The official Tanjug news agency said the government put emergency measures into effect in Kosovo but did not describe them.
Air force jets flew over Pristina, the provincial capital, several times in a show of force by the federal government, which is trying to end a wave of protests by ethnic Albanians in Kosovo that began with the miners’ strike.
Tanks were parked in front of the army barracks. Vehicles loaded with soldiers headed toward Titova Mitrovica, 110 miles south of Belgrade, where the miners were occupying a lead and zinc mine.
The miners began leaving the mine after the resignations of the three officials, who are ethnic Albanians but are seen as supporters of the Serbian Communist Party.

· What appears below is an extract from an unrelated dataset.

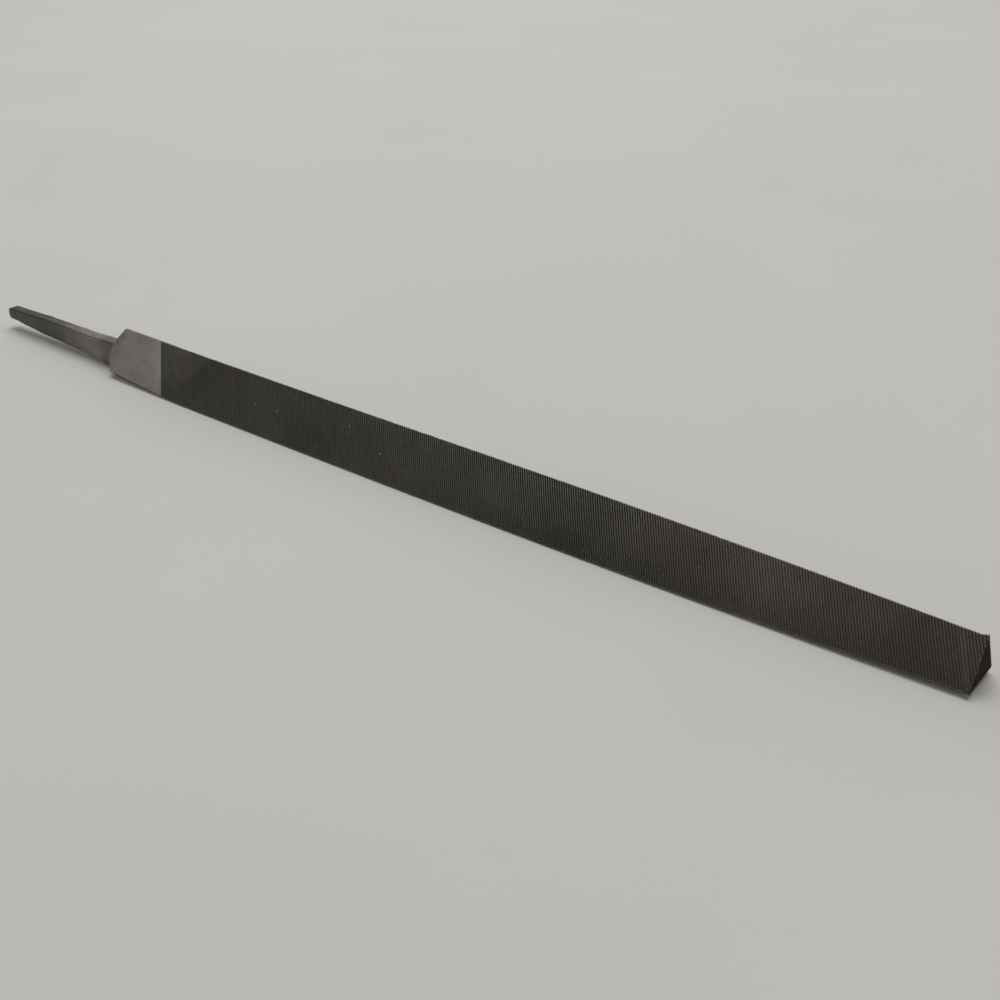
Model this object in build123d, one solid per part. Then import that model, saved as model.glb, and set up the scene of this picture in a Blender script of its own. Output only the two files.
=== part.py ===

Rahman Morina, the provincial party chief, resigned Monday, and Belgrade Radio quoted him as saying, in a comment directed at the Trepca miners: “I am deeply shaken that you consider me responsible for your lives and health. It is only for this reason that I am submitting the resignation.”
Husamedin Azemi, party chief of Pristina, and Ali Sukrija, Kosovo’s member in the national Central Committee, also stepped down.